Aus der Wissenschaft

Die Früherkennung medikamentenbedingter Osteonekrose ist möglich!

Kerstin Albrecht
Tumorpatienten müssen oft antiresorptive Medikamente wie Bisphosphonate oder Denosumab einnehmen. Eine der gefürchtetsten Nebenwirkungen ist dabei die medikamentenbedingte Osteonekrose des Kieferknochens. Mainzer Forscher entwickelten nun eine Methode, diese Patienten objektivierbar anhand ihrer 3-D-Röntgenbilder zu identifizieren.

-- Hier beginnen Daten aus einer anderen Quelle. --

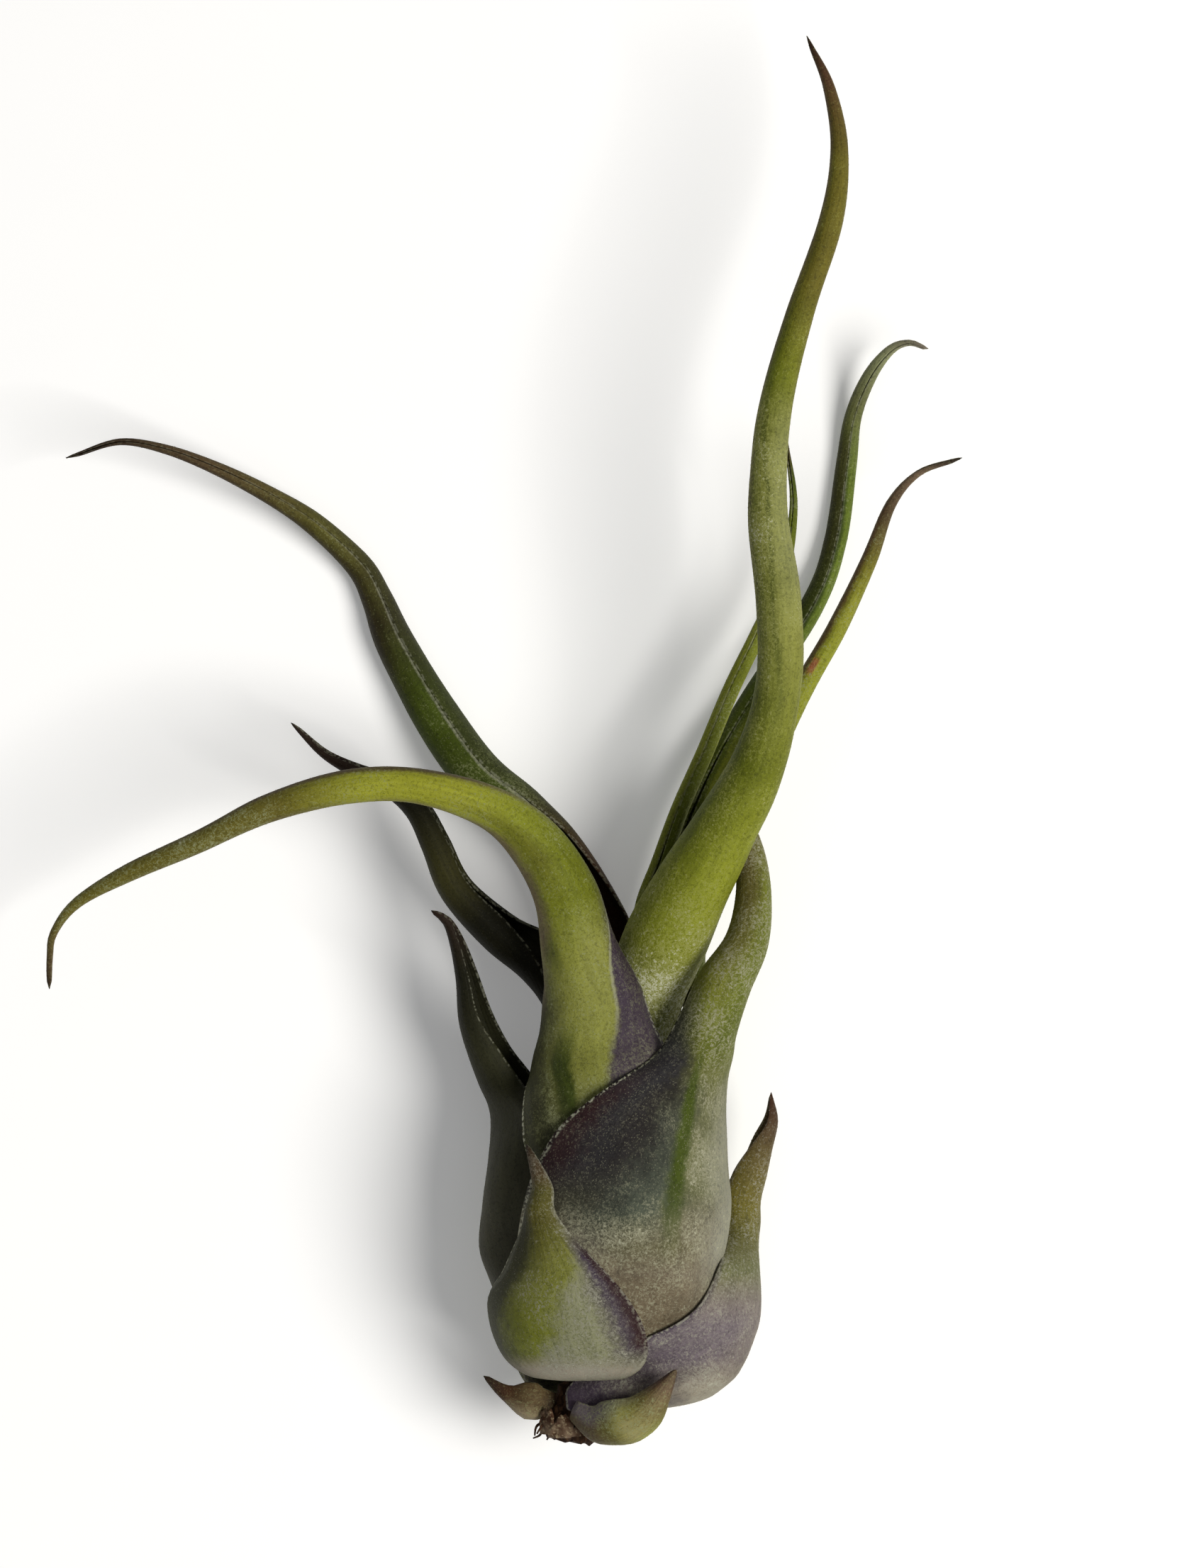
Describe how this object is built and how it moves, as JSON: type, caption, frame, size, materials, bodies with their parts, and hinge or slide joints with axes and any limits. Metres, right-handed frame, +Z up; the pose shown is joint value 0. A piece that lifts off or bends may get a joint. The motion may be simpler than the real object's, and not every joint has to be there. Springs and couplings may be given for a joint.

Bei einer medikamentenbedingten Osteonekrose verändert sich die räumliche Knochenstruktur des Kieferknochens. Es treten Osteosklerosen neben osteolytischen Prozessen auf, die Lamina dura ist verdickt, unter dem Periost lagert sich Knochen ab und nach Zahnextraktionen bleiben die Alveolarhöhlen röntgenologisch sichtbar und werden nicht mit Knochen aufgefüllt. Klinische Befunde unterschätzen das Ausmaß der Erkrankung häufig, mithilfe der dreidimensionalen röntgenologischen Bildgebung lässt sich die Situation besser beurteilen. Eine Aussage, ob tatsächlich eine medikamentenbedingte Osteonekrose vorliegt, ist bislang jedoch von der subjektiven Beurteilung der Bildgebung und der Klinik durch den Arzt abhängig.

Ziel einer kürzlich veröffentlichten Studie aus Mainz war es, eine objektivierbare Methode zu entwickeln, wie Patienten mit medikamentenbedingter Osteonekrose anhand von DVT-Aufnahmen identifiziert werden können. Dazu berechneten die Forscher einen speziellen mathematischen Index – die fraktale Dimension. Sie kann vereinfacht als Komplexität einer Struktur verstanden werden; je komplexer die Struktur, desto höher die fraktale Dimension.

Methode

Die Mainzer Forscher nahmen sich DVT-Aufnahmen von 77 Patienten mit bekannter medikamentenbedingter Osteonekrose (Studiengruppe) vor und verglichen definierte Regionen im Ober- und im Unterkiefer mit den gleichen Regionen auf DVT-Bildern von 78 gesunden Patienten (Kontrollgruppe). Im Unterkiefer war das die Knochenregion zwischen der Wurzelspitze der Unterkiefermolaren und dem Mandibularkanal, im Oberkiefer die Region oberhalb der Wurzelspitzen der Eckzähne. Es wurden auf den Röntgenbildern der Studiengruppe also nicht unbedingt die Regionen analysiert, bei denen schon eine medikamentenbedingte Osteoradionekrose erkennbar war.

Ergebnisse

Die fraktale Dimension (FD) der Knochenstruktur der Patienten mit medikamentenbedingter Osteonekrose war um 3,5 Prozent niedriger als in der Kontrollgruppe. Die „kranke“ Knochenstruktur war mathematisch gesehen also nicht so komplex. Dieser Unterschied war hochsignifikant. Dazu hatten Geschlecht und Alter einen signifikanten Einfluss auf die FD-Werte der Studiengruppe, jedoch nicht auf die der Kontrollgruppe. Im Fall des Alters liegt das sicher daran, dass die gesunden Patienten in der Kontrollgruppe im Durchschnitt deutlich jünger waren als die in der Studiengruppe. Die Ergebnisse waren gut reproduzierbar.

Fazit und klinische Relevanz

Die Berechnung der fraktalen Dimension anhand von DVT-Bildern scheint eine gute Methode zu sein, um Patienten mit medikamentenbedingter Osteonekrose zukünftig anhand eines objektivierbaren Parameters frühzeitig von gesunden unterscheiden zu können, noch bevor klinisch sichtbare Symptome auftreten. Mit dieser Methode könnten Radiologen zukünftig das Krankheitsstadium objektiv beurteilen.

Möglicherweise könnten sie diesen objektiv messbaren Parameter auch für automatisierte Auswertungen nutzen. Standardisierte, quantitative, mehrdimensionale Informationen aus Bilddaten von CT-, DVT- oder MRT-Bildern mittels Verfahren der Künstlichen Intelligenz zu extrahieren und für therapeutische Zwecke zu nutzen, ist derzeit Forschungsgegenstand in vielen Bereichen der Medizin. Wissenschaftler fassen diese Verfahren unter dem Begriff „Radiomics“ zusammen.

Dr. med. dent. Kerstin Albrecht

Medizin-/Dentaljournalistin

Quelle:

R. Bachtler, Ch. Walter, Ralf K. W. Schulze: „Fractal dimension in CBCT images as predictor for MRONJ: a retrospective cohort study.“ Clin Oral Investig 2020 Aug 22. doi: 10.1007/s00784–020–03523-x.